__Direction__
Give back, unchanged, the line with "bpy.context.scene.collection.objects.link(empty)", the line with "cad_parts[node].hide_render = cad_parts[node].hide_viewport", and every line between them, and no other line.

__Data section__
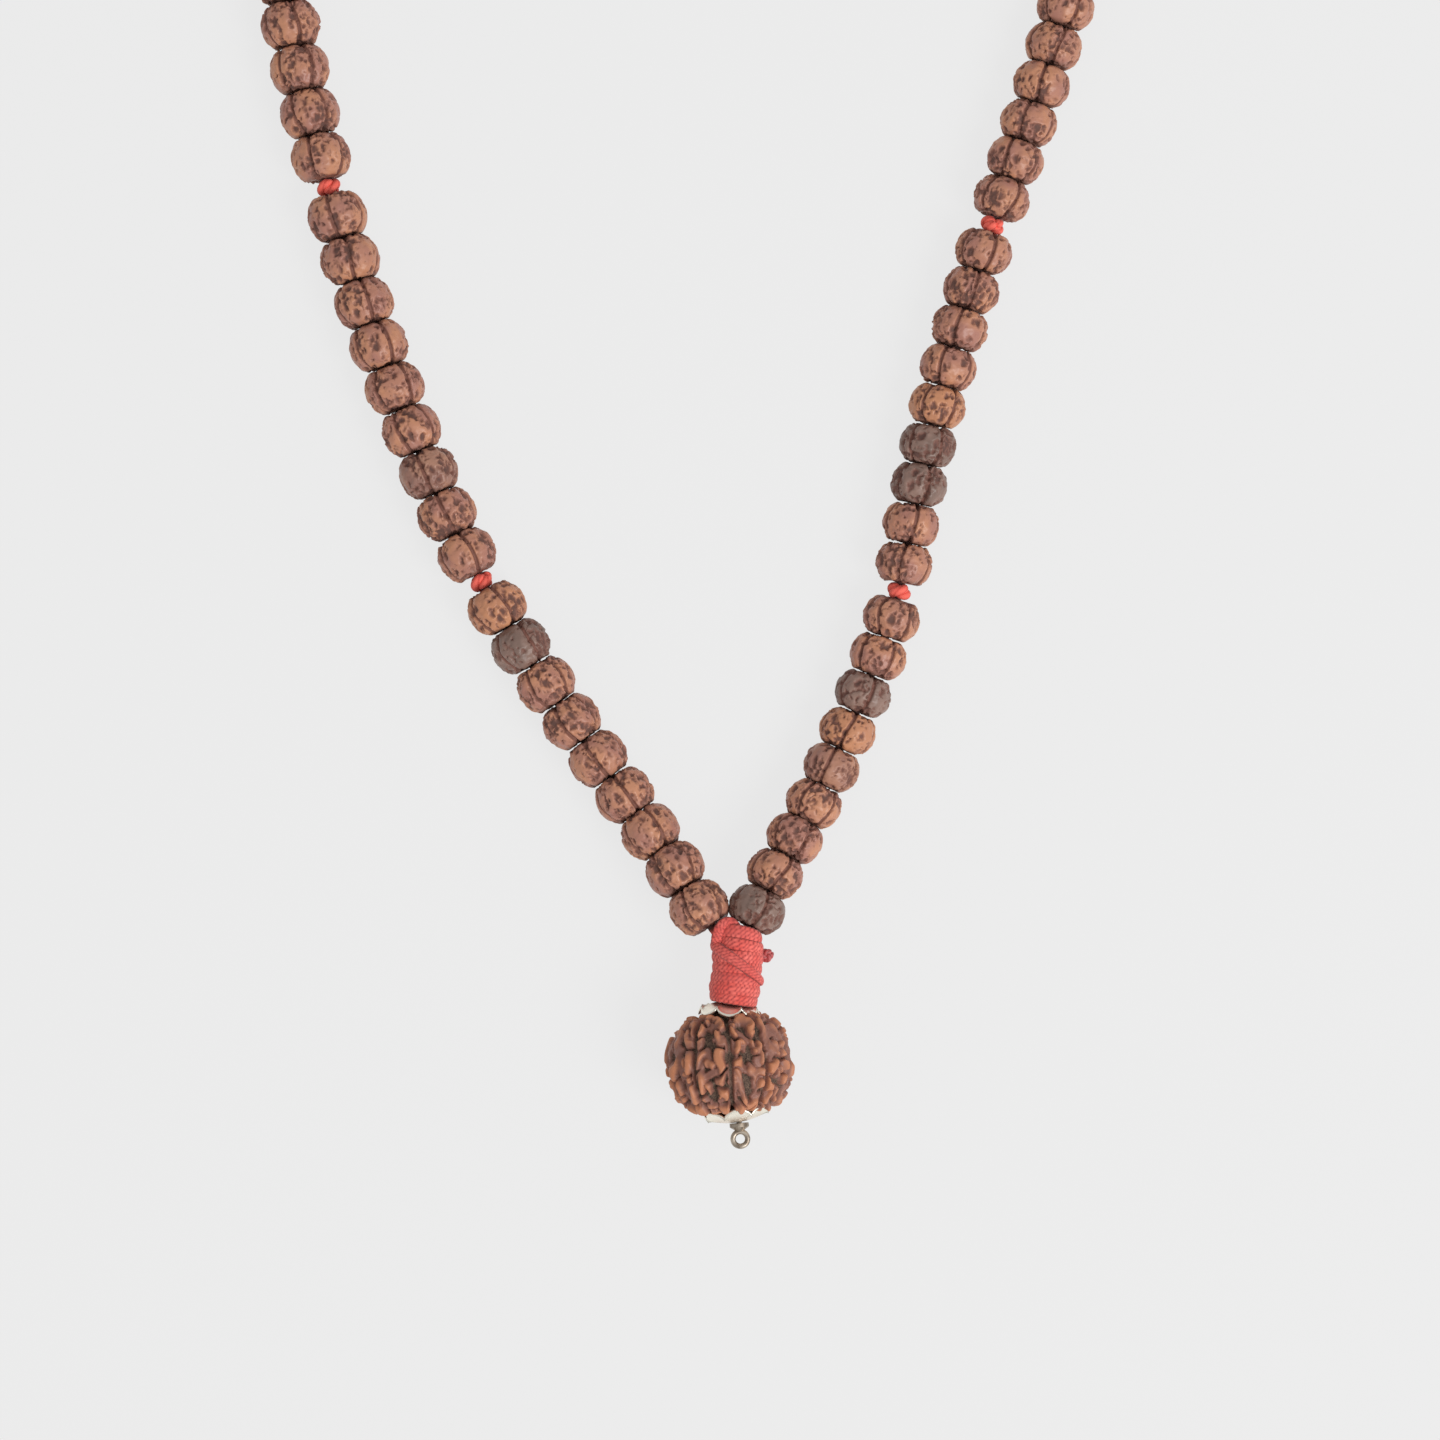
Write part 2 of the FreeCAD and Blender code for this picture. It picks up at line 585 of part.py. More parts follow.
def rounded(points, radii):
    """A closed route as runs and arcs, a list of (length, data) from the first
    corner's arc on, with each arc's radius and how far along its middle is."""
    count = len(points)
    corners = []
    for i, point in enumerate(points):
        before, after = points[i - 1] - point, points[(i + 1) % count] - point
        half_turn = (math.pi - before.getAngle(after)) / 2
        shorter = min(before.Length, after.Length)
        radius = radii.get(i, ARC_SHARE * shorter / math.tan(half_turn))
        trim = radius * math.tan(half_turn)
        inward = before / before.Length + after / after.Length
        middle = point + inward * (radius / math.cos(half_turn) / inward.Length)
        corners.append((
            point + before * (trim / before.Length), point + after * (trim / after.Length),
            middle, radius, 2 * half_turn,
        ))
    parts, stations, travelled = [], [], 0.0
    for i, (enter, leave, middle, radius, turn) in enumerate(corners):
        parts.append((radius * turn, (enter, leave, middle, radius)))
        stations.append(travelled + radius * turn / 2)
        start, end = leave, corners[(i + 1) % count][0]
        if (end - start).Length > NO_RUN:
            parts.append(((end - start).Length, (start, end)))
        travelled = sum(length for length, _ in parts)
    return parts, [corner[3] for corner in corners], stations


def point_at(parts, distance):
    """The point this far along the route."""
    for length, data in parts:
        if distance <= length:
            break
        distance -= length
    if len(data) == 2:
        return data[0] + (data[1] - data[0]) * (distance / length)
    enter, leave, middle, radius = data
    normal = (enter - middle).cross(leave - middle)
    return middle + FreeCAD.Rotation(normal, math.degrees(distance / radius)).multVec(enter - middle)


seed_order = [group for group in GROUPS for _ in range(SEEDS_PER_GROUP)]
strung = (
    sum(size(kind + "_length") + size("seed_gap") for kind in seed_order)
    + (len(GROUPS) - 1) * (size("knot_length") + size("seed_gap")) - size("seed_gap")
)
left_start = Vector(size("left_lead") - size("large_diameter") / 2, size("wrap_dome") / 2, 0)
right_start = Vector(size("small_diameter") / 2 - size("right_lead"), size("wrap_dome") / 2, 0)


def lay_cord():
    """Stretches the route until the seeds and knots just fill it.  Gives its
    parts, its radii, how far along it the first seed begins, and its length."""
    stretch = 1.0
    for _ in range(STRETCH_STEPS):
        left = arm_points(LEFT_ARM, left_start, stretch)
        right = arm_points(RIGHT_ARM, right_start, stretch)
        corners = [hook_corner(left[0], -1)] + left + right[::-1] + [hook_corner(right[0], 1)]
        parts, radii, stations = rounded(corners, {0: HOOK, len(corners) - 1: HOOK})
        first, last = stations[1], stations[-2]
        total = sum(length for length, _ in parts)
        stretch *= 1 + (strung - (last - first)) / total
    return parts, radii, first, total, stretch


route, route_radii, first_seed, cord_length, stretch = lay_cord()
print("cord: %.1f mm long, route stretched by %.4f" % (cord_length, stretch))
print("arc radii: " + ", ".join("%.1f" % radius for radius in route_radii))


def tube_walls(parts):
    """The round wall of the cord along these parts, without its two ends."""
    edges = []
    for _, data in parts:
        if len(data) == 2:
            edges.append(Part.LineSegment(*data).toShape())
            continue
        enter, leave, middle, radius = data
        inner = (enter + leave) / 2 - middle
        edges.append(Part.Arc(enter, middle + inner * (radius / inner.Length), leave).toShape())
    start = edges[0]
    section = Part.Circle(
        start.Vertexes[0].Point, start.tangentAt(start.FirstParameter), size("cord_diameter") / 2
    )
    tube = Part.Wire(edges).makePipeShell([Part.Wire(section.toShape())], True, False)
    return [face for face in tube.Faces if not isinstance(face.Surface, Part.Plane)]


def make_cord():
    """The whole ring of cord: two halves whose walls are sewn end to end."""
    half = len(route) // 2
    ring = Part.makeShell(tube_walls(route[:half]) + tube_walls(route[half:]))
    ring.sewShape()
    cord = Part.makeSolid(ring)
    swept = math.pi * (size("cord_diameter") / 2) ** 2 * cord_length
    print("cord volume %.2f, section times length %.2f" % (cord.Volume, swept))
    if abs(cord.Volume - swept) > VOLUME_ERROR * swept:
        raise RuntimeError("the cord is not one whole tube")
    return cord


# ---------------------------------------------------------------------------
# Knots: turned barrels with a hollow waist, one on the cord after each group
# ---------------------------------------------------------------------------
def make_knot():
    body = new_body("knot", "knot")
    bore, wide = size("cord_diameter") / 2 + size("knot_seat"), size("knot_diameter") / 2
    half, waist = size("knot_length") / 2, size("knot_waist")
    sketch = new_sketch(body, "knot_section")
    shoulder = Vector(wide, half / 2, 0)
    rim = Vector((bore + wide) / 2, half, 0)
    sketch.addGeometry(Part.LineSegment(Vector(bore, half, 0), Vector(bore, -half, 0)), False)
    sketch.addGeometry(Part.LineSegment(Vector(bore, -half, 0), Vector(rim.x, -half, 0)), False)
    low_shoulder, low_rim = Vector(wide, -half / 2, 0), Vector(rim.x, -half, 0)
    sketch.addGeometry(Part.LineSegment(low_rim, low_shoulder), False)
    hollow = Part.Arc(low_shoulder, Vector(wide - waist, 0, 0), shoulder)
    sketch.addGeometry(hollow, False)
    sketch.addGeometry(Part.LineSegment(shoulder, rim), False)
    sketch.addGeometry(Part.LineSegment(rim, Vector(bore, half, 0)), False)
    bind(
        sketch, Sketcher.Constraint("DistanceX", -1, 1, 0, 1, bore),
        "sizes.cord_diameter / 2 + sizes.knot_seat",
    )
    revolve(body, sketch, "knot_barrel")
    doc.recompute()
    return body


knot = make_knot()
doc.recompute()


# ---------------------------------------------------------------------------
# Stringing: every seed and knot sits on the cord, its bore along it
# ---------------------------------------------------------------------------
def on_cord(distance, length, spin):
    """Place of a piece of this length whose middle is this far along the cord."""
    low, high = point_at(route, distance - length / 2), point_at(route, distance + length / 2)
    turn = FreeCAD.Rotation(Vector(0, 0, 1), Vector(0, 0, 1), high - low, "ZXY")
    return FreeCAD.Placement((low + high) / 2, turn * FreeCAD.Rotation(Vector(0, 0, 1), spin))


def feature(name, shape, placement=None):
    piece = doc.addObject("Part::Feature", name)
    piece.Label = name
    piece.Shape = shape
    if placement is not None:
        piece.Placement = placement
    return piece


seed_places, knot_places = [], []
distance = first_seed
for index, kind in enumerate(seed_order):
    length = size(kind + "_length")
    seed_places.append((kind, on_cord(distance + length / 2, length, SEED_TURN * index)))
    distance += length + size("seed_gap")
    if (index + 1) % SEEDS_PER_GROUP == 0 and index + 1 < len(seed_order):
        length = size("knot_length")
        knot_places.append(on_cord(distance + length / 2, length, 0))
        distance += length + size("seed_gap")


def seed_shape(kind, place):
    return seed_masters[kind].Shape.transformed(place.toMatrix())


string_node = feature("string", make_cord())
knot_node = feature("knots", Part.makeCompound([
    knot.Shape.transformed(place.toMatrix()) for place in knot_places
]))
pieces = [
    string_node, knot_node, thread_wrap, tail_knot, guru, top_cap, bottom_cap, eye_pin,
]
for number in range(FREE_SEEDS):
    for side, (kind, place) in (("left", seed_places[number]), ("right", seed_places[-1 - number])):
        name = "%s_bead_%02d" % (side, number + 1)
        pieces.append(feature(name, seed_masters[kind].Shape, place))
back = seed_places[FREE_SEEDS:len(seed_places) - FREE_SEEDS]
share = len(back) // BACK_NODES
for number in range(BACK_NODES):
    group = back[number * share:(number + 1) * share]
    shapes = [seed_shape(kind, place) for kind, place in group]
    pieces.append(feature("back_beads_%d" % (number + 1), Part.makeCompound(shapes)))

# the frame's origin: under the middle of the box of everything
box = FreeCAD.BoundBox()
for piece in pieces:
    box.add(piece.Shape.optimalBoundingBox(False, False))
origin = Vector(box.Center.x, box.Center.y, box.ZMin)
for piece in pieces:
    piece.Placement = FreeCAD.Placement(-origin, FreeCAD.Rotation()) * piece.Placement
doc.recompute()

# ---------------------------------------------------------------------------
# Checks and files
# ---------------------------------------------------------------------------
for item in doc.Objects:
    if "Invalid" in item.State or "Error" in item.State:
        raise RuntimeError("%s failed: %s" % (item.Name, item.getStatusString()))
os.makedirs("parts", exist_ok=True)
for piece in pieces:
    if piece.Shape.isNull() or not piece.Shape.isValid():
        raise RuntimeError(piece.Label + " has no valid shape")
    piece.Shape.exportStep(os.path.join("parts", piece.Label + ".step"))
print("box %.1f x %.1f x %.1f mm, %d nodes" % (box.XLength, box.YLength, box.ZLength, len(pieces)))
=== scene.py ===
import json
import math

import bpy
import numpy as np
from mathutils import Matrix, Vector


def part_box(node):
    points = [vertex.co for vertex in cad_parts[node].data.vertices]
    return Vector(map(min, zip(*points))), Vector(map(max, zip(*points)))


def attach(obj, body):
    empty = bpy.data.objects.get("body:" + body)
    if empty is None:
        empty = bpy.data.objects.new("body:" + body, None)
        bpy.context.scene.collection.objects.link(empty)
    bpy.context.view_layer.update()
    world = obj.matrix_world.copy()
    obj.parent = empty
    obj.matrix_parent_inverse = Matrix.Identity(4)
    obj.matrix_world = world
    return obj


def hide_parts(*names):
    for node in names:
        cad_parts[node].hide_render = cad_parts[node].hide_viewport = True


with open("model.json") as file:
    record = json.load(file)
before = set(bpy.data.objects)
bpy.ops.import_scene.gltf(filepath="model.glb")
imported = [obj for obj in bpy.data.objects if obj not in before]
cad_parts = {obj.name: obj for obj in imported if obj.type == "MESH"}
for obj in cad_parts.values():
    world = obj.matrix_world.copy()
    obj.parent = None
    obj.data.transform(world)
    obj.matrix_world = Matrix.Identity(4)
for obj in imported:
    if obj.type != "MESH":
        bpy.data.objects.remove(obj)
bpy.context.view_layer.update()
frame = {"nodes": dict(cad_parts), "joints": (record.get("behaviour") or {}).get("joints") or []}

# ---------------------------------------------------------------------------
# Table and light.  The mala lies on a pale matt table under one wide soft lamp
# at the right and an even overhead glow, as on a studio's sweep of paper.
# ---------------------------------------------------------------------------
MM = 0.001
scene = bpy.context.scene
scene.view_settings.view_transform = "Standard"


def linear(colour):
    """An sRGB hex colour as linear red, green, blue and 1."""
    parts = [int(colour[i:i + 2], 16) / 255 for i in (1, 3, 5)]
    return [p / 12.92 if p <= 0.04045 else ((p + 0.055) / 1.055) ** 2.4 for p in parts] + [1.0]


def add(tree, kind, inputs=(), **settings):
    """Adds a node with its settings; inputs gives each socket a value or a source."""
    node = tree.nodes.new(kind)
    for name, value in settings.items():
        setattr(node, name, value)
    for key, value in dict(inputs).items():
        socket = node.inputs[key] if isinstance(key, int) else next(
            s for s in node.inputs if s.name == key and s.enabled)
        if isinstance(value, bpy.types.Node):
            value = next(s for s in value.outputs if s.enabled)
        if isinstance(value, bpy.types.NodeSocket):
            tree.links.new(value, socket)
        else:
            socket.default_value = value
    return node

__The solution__
        bpy.context.scene.collection.objects.link(empty)
    bpy.context.view_layer.update()
    world = obj.matrix_world.copy()
    obj.parent = empty
    obj.matrix_parent_inverse = Matrix.Identity(4)
    obj.matrix_world = world
    return obj


def hide_parts(*names):
    for node in names:
        cad_parts[node].hide_render = cad_parts[node].hide_viewport = True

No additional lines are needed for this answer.